Human RNAseq Analysis
We analyzed whole transcriptome data from the Mayo Clinic Alzheimer’s Disease Genetics Studies from the AD Knowledge portal to determine if the AluYb8 insertion was also present in diseased brains. This study contains RNA-sequencing data from cerebellum and temporal cortex samples from North American Caucasian subjects with neuropathological diagnosis of AD, progressive supranuclear palsy, pathologic aging, or elderly controls without neurodegenerative diseases20. Only temporal cortex samples that were homozygous for the risk or protective at SNP rs3173615 and rs1990622 were included in our analysis. Using Integrative Genome Viewer, we visualized each RNAseq bam file. BAM files were analyzed for protective or risk coding SNP and the presence or absence of the Alu insertion in the 3’ UTR region.

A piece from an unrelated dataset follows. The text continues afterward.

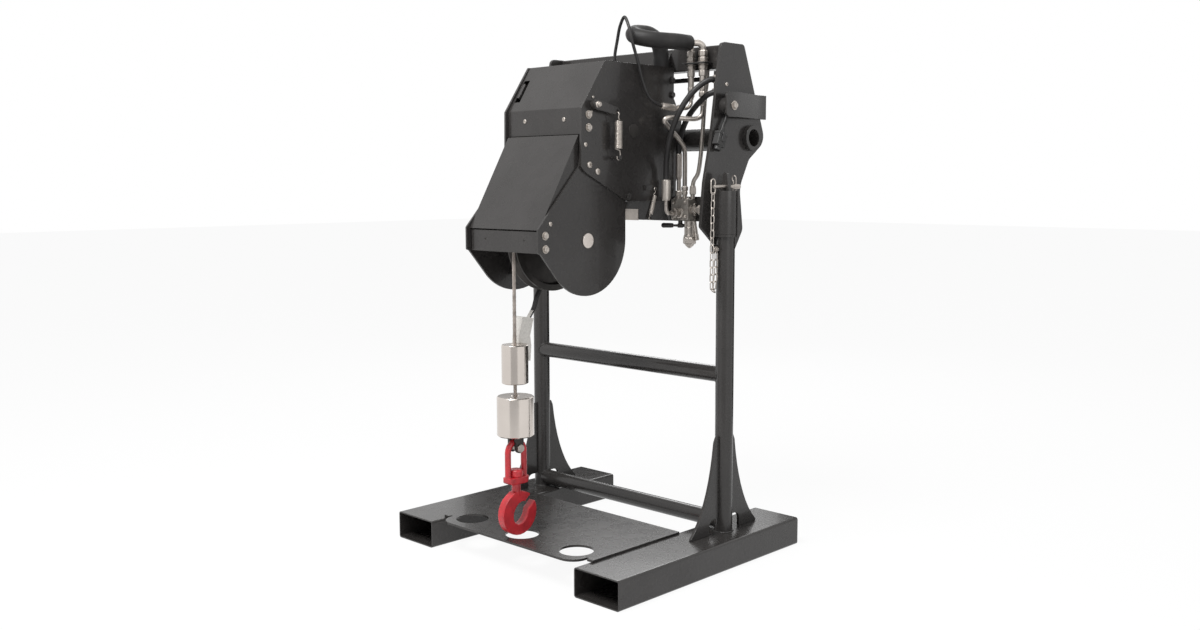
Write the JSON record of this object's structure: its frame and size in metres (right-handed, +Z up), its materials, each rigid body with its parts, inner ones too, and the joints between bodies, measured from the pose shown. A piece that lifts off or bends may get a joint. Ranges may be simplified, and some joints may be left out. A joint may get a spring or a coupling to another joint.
{
  "type": "hydraulic winch on storage stand",
  "caption": "Hydraulic hook winch with rope drum, head sheave and quick-fit carriage, parked on a welded stand with fork pockets.",
  "frame": {"origin": "centre of the ground under the stand's two base tubes", "axes": "+Z up, +X to the right seen from the hook side, -Y towards the hook side, +Y towards the side that the handler picks up"},
  "size_m": [1.1366, 0.96, 1.9009],
  "materials": {
    "charcoal_paint": "satin dark grey powder coat",
    "black_steel": "dull black steel",
    "machined_steel": "turned bright steel",
    "zinc_plate": "zinc plated steel",
    "hose_rubber": "smooth black hose cover",
    "red_paint": "gloss red paint",
    "wire_rope": "laid steel wire"
  },
  "bodies": {
    "frame": {"base_tube_right": "charcoal_paint", "base_tube_left": "charcoal_paint", "base_plate": "charcoal_paint", "post_right": "charcoal_paint", "post_left": "charcoal_paint", "lower_crossbar": "charcoal_paint", "upper_crossbar": "charcoal_paint", "gusset_front_right": "charcoal_paint", "gusset_front_left": "charcoal_paint", "gusset_rear_right": "charcoal_paint", "gusset_rear_left": "charcoal_paint", "carriage_plate_right": "charcoal_paint", "carriage_plate_left": "charcoal_paint", "cross_tube": "charcoal_paint", "top_beam": "charcoal_paint", "lower_beam": "charcoal_paint", "drum_plate_right": "charcoal_paint", "drum_plate_left": "charcoal_paint", "head_plate_right": "charcoal_paint", "head_plate_left": "charcoal_paint", "upper_cover": "charcoal_paint", "nose_cover": "charcoal_paint", "nose_band": "charcoal_paint", "box_shell": "charcoal_paint", "clamp_bracket": "charcoal_paint", "tie_rod": "black_steel", "hydraulic_motor": "black_steel", "limit_switch": "black_steel", "coupler_bracket": "black_steel", "sheave_pin": "machined_steel", "steel_pipe_front": "machined_steel", "steel_pipe_rear": "machined_steel", "window_latch": "zinc_plate", "lever_spring": "zinc_plate", "guide_spring": "zinc_plate", "bulkhead_fittings": "zinc_plate", "valve_block": "zinc_plate", "valve_cartridge": "zinc_plate", "lock_pin_right": "zinc_plate", "lock_pin_left": "zinc_plate", "lock_chain": "zinc_plate", "sleeved_hose": "hose_rubber", "thin_hose": "hose_rubber", "pressure_hose": "hose_rubber", "return_hose": "hose_rubber", "cable_plug": "hose_rubber", "rope": "wire_rope"},
    "hook_block": {"hook_weight": "machined_steel", "shackle": "black_steel", "shackle_pin": "zinc_plate"},
    "bail": {"swivel_bail": "red_paint"},
    "hook": {"hook": "red_paint"},
    "limit_body": {"limit_weight": "machined_steel", "limit_link": "black_steel"},
    "sheave": {"sheave": "black_steel"},
    "drum": {"winch_drum": "black_steel"},
    "lever": {"lever_arm": "charcoal_paint"},
    "clip_right": {"r_clip_right": "zinc_plate"},
    "clip_left": {"r_clip_left": "zinc_plate"},
    "handle": {"drain_handle": "black_steel"}
  },
  "joints": [
    {"name": "hoist_slide", "type": "slide", "parent": "frame", "child": "hook_block", "axis": [0, 0, 1], "range_m": [0, 0.04]},
    {"name": "bail_swing", "type": "hinge", "parent": "hook_block", "child": "bail", "pos_m": [0, -0.396, 0.4197], "axis": [1, 0, 0], "range_deg": [-35, 35]},
    {"name": "hook_swivel", "type": "hinge", "parent": "bail", "child": "hook", "pos_m": [0, -0.396, 0.3], "axis": [0, 0, 1], "continuous": true},
    {"name": "limit_slide", "type": "slide", "parent": "frame", "child": "limit_body", "axis": [0, 0, 1], "range_m": [0, 0.012]},
    {"name": "sheave_spin", "type": "hinge", "parent": "frame", "child": "sheave", "pos_m": [0, -0.227, 1.1325], "axis": [1, 0, 0], "range_deg": [-20, 20]},
    {"name": "drum_spin", "type": "hinge", "parent": "frame", "child": "drum", "pos_m": [0, -0.006, 1.506], "axis": [1, 0, 0], "range_deg": [-25, 25]},
    {"name": "lever_pivot", "type": "hinge", "parent": "frame", "child": "lever", "pos_m": [0.2, -0.209, 1.587], "axis": [1, 0, 0], "range_deg": [0, 12], "stiffness_Nm_per_rad": 3, "springref_deg": -11.46, "deforming": ["lever_spring"]},
    {"name": "clip_right_pull", "type": "slide", "parent": "frame", "child": "clip_right", "axis": [0, 0, 1], "range_m": [0, 0.03]},
    {"name": "clip_left_pull", "type": "slide", "parent": "frame", "child": "clip_left", "axis": [0, 0, 1], "range_m": [0, 0.03]},
    {"name": "handle_turn", "type": "hinge", "parent": "frame", "child": "handle", "pos_m": [0.199, 0.24, 1.17], "axis": [0, 0, 1], "range_deg": [-60, 80]}
  ],
  "couplings": [
    {"joint": "sheave_spin", "follows": "hoist_slide", "rad_per_m": -5.917},
    {"joint": "drum_spin", "follows": "hoist_slide", "rad_per_m": -7.8616}
  ]
}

Global Population Analysis
The 1000 Genomes project data set21 was accessed on March 15, 2023. High coverage WGS samples were the only samples included in our analysis. We genotyped these samples based on rs3173615 using IGV. Our sample set included four genomes homozygous risk, five genomes homozygous for the protective haplotype and 12 genomes that were heterozygous for these haplotypes.
ACKNOWLEDGEMENT
The work reported here was supported by the NIA and the NINDS of the National Institutes of Health under award numbers R61/R33NS115089 and RF1AG079125.